Se entraba, y se entra, por una reja negra y alta a un jardín extraño, como torcido, con una porción de aparcamiento y tres cuartos de museo de árboles viejos. Se pasaba, y se pasa, frente a una escalera antiguamente grandiosa y en el último rincón, casi contra el muro que delimita el recinto, subiendo una rampa se entra al interior, cuyo espacio también es raro, con una especie de balcones laterales sin una funcionalidad bien definida y alguna columna que parece querer meterse en medio del escenario.
No sé si aquella construcción fue en otros tiempos una cochera de carruajes o un depósito de cadáveres de animales para la facultad de veterinaria u otra cosa, pero a partir de los años noventa, se convirtió en un lugar mágico: el Teatro del Albéitar. Se apagaban las luces y espontáneamente nos callábamos para que se obrase el milagro. Cualesquiera historias de cualesquiera personajes de cualesquiera latitudes, que nunca habrían llamado la atención de los productores de la industria del cine o del teatro, habían llegado hasta esa sala.
Hubo películas y actuaciones y música y exposiciones. He visto allí hasta indios del Rajastán con turbante demostrar que inventaron el flamenco; pero sobre todo, recuerdo, no sé por qué, un ciclo de los orígenes del cine. La sala multitudinariamente repleta un día de diario en torno al silencio del cine mudo: ‘Caligari’, ‘El Golem’… Y entre aquellas películas de entonces me acuerdo muchas veces de un film, un cortometraje de Chaplin que nunca volví a ver hasta ahora que escribo este recuerdo: ‘Carreras sofocantes’ de 1914.
El gran vagabundo tímido, elegante y sentimental, asiste a una carrera infantil de bólidos locos por la ciudad que está siendo filmada a manivela.

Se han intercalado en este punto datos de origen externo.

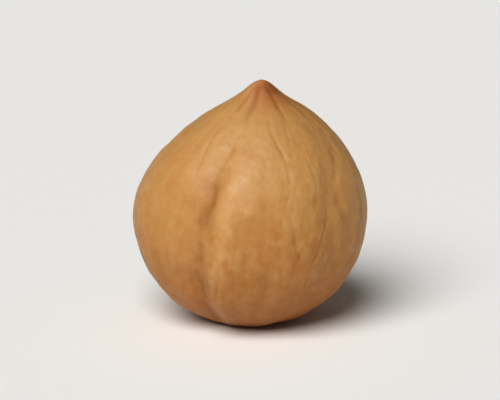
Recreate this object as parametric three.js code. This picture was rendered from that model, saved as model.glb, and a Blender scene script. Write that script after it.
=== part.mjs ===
// A blanched hazelnut kernel, grown as one piece and standing on the small flat of its base.
// Millimetres, +Z up. The origin is on the resting face, under the middle of the kernel.
import * as THREE from 'three';

// Overall size
const HEIGHT = 15.0; // resting face to the end of the tip
const WIDTH = 14.2; // along X
const DEPTH = 13.2; // along Y
const BELLY_HEIGHT = 6.4; // height of the widest girth
const FLAT_RADIUS = 1.7; // the spot that the kernel stands on

// Tip: the shoulders close in a blunt cone with a small nub on it, rounded off at the end
const NUB_HEIGHT = 0.5;
const NUB_RADIUS = 1.0;
const TIP_ROUNDING = 0.35;
const TIP_LEAN = new THREE.Vector2(0.65, -0.25); // how far the tip stands off the middle

// Relief around the kernel. Azimuth 0 is +X and 270 is the front, in degrees, at the belly.
// A positive height stands proud, a negative one is a hollow; spread is half its width.
const FURROWS = [
  { azimuth: 243, height: -0.45, spread: 7 }, // between the two halves, at the front left
  { azimuth: 233, height: -0.26, spread: 14 }, // its gentler side, on the slimmer half
  { azimuth: 257, height: 0.2, spread: 10 }, // lip on the fuller half, beside the front furrow
  { azimuth: 66, height: -0.28, spread: 8 }, // the same line at the back
  { azimuth: 82, height: 0.1, spread: 9 }, // lip beside the back furrow
  { azimuth: 205, height: 0.08, spread: 12 },
  { azimuth: 318, height: -0.1, spread: 12 },
  { azimuth: 18, height: -0.14, spread: 14 },
  { azimuth: 128, height: -0.2, spread: 16 },
  { azimuth: 160, height: 0.1, spread: 12 },
];
const RELIEF_TWIST = 20; // degrees that the furrows turn round the kernel from its base to its tip
const TWIST_CENTRE = 0.45; // the level, as a share of the height, where they stand at their azimuth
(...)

Charlot, intrigado por el cine, da la espalda al espectáculo y entra en plano cada poco, una y otra vez hasta que al final es echado a patadas. Chaplin deja de mirar la realidad para observar la cámara, curioso de su interior y motivado por salir grabado; sabedor de que algo prodigioso sucede en torno al cinematógrafo no pierde de vista el objetivo y a la vez quiere ser personaje de esa otra realidad que se está haciendo. De alguna forma como nosotros, que íbamos a aquel cine medio escondido en la ciudad para soñar que ese mundo distinto que se veía en la pantalla hiciera diferente nuestra realidad.
Las últimas veces que he ido al Albéitar me he sentido todavía joven porque el resto de público era mayor que yo, parecía que se hubiera fijado una generación al sitio. Dicen que los jóvenes, aunque sean universitarios, no aprecian la cultura, no la necesitan, por lo menos en los términos en los que la disfrutamos antes, pero quién no necesita como Chaplin mirar al misterio de dentro de la cámara, quién no quiere penetrar en esa otra realidad para cambiar la suya. Ahora, que el año pasado se cumplieron treinta años del Albéitar y ya que en los próximos días se inaugura un nuevo rectorado en la universidad, habría que plantearse cómo atraer a los jóvenes a la cultura que es de ellos.